I've fallen in love with the right to roam. Maybe it started as a boy, when I got to roam my half-built suburb as I wished. Or maybe it was later in life when I took offense at all the "No Trespassing" signs. Or maybe it was in northern Alaska, where I lived and worked and could walk wherever I wanted. With a map in one hand and a compass in the other, I walked up and over mountain passes of the Brooks Range and along the cobbled banks of the Koyukuk River, where hikers keep an eye out for moose and grizzlies lurking in the spruce forests. I drank freely from streams and rivers, I collected wild blueberries and cranberries, and I got to experience the exhilarating sense of solitude-and the bolstered sense of self-reliance-that comes from a walk alone through wilderness.
After the complete freedom of Alaska, it wasn't easy coming back to an off-limits landscape. America, to me, suddenly felt like it had too many fences, signs, and rules. So I spent my twenties seeking out our world's remaining roamable places. For a summer, I canoed across the waterways of Ontario, Canada. I hiked over the Scottish Highlands and down historic English paths. I would go back to Alaska each summer to work as a backcountry park ranger, roaming over the valleys and mountains of the roadless and pathless Gates of the Arctic National Park.
Most notably, in 2012, I embarked on a hiking journey over the proposed route of the Keystone XL pipeline, which was planned to stretch 1,700 miles over the Great Plains, from Alberta in Canada to the Gulf Coast of Texas. To walk over the pipe's route, roads wouldn't do. Rather, I'd have to cross fields, hop barbed-wire fences, and camp in cow pastures-all on private property. To go on this hike, I'd essentially have to trespass across America. I hiked over Montana grasslands, through South Dakota canyons, and across Nebraska cornfields. I watched Kansas sunsets, Oklahoma sunrises, and camped on the soft beds of Texas pine needles. Most days, I felt as though I had the whole Great Plains to myself. I walked over rolling, wide-open grasslands beneath an enormous prairie sky, where cloud-mountains sailed off into distant horizons. Every day, I'd watch herds of deer or white-bellied, dark-nosed pronghorn soar across the prairie like comets, leaving behind tails of shuddering grass. In a hayfield in Saskatchewan, I watched thousands of ducks rise and circle the field like the slow rotation of clouds before a twister touches down. It was a countryside so peaceful and so pretty that I often felt as though I was in the deep backcountry of a national park.
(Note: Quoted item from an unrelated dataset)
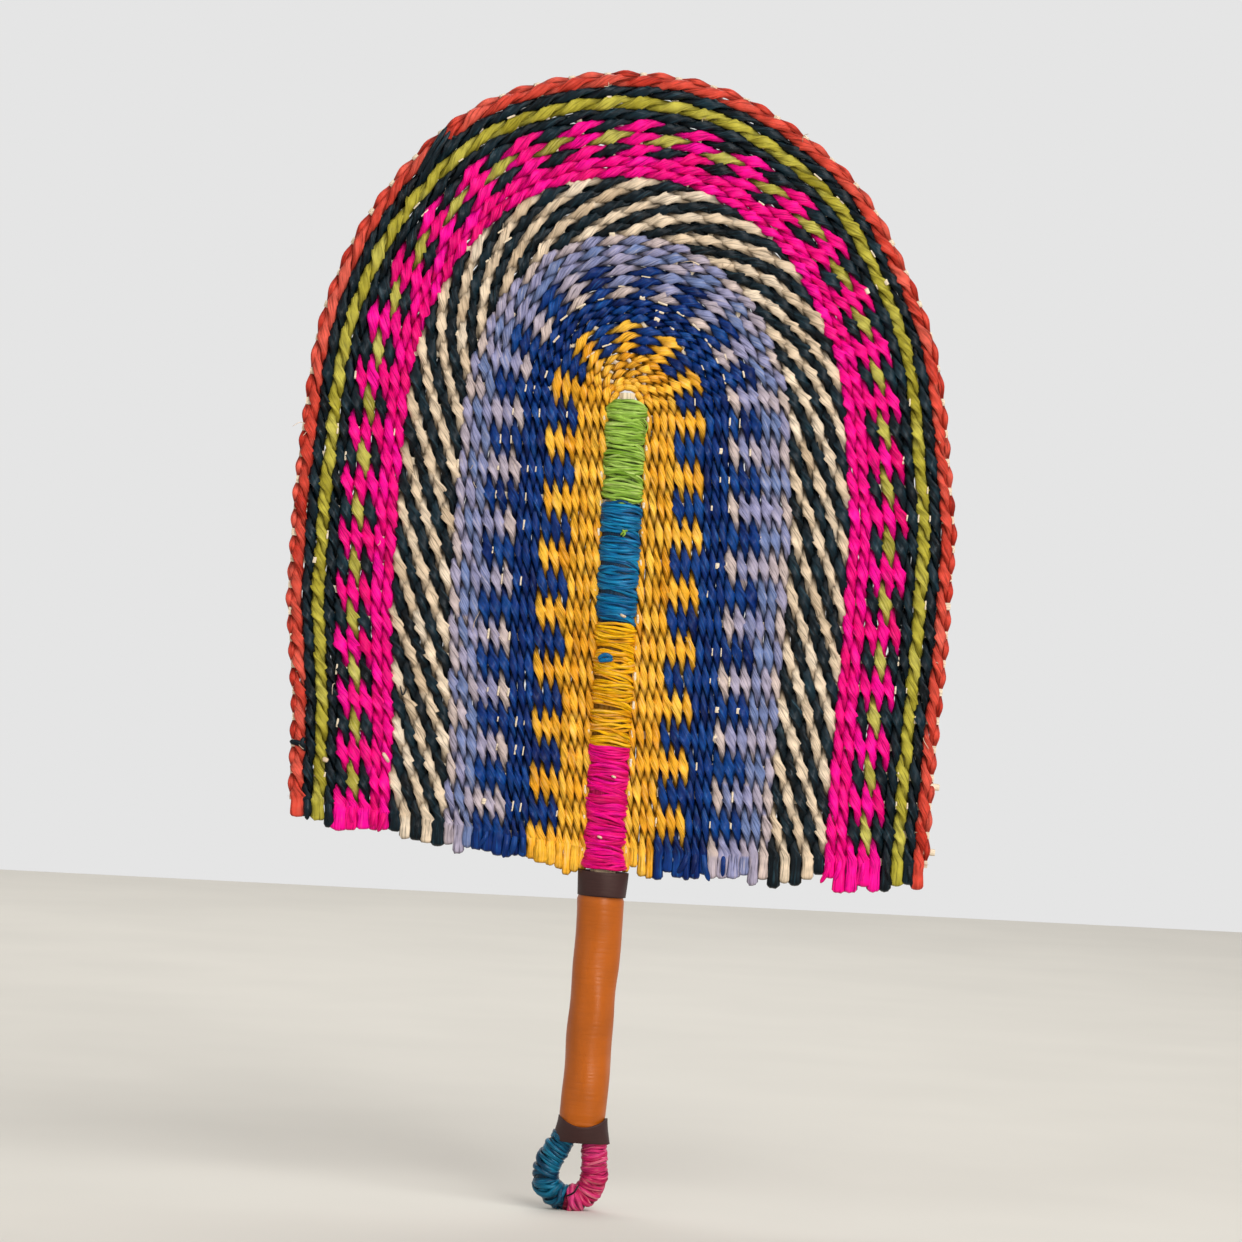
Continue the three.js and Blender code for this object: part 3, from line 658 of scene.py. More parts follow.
# Rows of each band: the dyes at even and at odd stakes, counted clockwise from the left foot,
# and the number of stakes that the row takes in the dome, where two go as one near the hub
BANDS = [
    ("yellow_row", [("golden", "golden")] * 4, [5, 7, 9, 10]),
    ("yellow_blue_row", [("golden", "royal_blue")] * 3, [10] * 3),
    ("blue_row", [("royal_blue", "royal_blue")] * 3, [16] * 3),
    ("lavender_blue_row", [("royal_blue", "rose_beige"), ("royal_blue", "lavender"),
                           ("royal_blue", "lavender")], [16] * 3),
    ("lavender_row", [("periwinkle", "lavender"), ("lavender", "periwinkle"),
                      ("rose_beige", "lavender")], [16, 23, 23]),
    ("cream_black_row", [("navy", "cream"), ("cream", "navy"), ("navy", "cream"),
                         ("cream", "navy"), ("navy", "cream")], [23] * 5),
    ("magenta_row", [("magenta", "magenta")] * 2, [29] * 2),
    ("spotted_row", [("magenta", "navy"), ("magenta", "olive"), ("magenta", "navy")],
     [29] * 3),
    ("inner_navy_row", [("navy", "navy")], [29]),
    ("lime_row", [("lime", "lime")], [29]),
    ("outer_navy_row", [("navy", "navy")], [29]),
    ("coral_rim_row", [("coral", "coral")], [29]),
]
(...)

These places, though, are off-limits to Americans. The places I illegally hiked over and the sights I enjoyed are for the exclusive pleasure of a few farmers and ranchers. If you travel across rural America, you'll see "No Trespassing" and "Private Property" signs on trees and fence posts everywhere. And even where there are no signs, Americans know that they don't have implicit permission to visit the woods or fields surrounding their town. Long gone are the days when Americans could freely wander "through the woods and over the hills and fields, absolutely free from all worldly engagements," as Henry David Thoreau did in the countryside around his hometown of Concord, Massachusetts.
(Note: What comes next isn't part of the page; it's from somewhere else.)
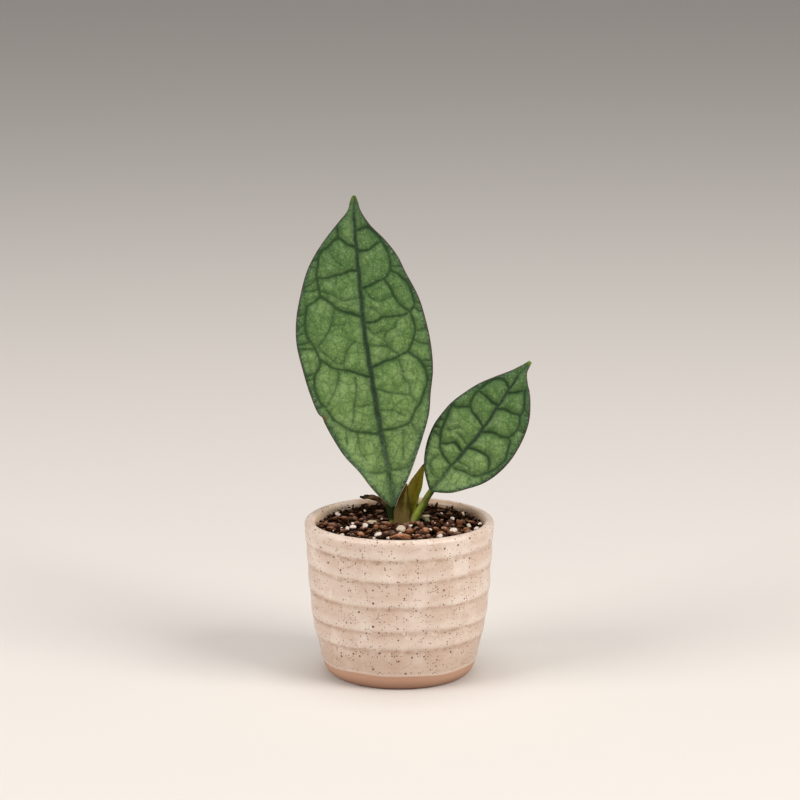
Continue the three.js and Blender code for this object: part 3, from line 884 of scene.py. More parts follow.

On your next drive through the countryside, count how many people you see, whether they're working, playing, or just lounging. Look over the fields, into the forests, down the rows in vineyards and apple orchards. Perhaps you'll spot a few workers during picking time, or maybe a farmer harvesting his crops in his combine. But, for the most part, you'll see nobody. These are our unvisited countrysides. These were once theaters of activity where Americans worked and played, but now they're closed off to us by gates, barbed wire, and laws.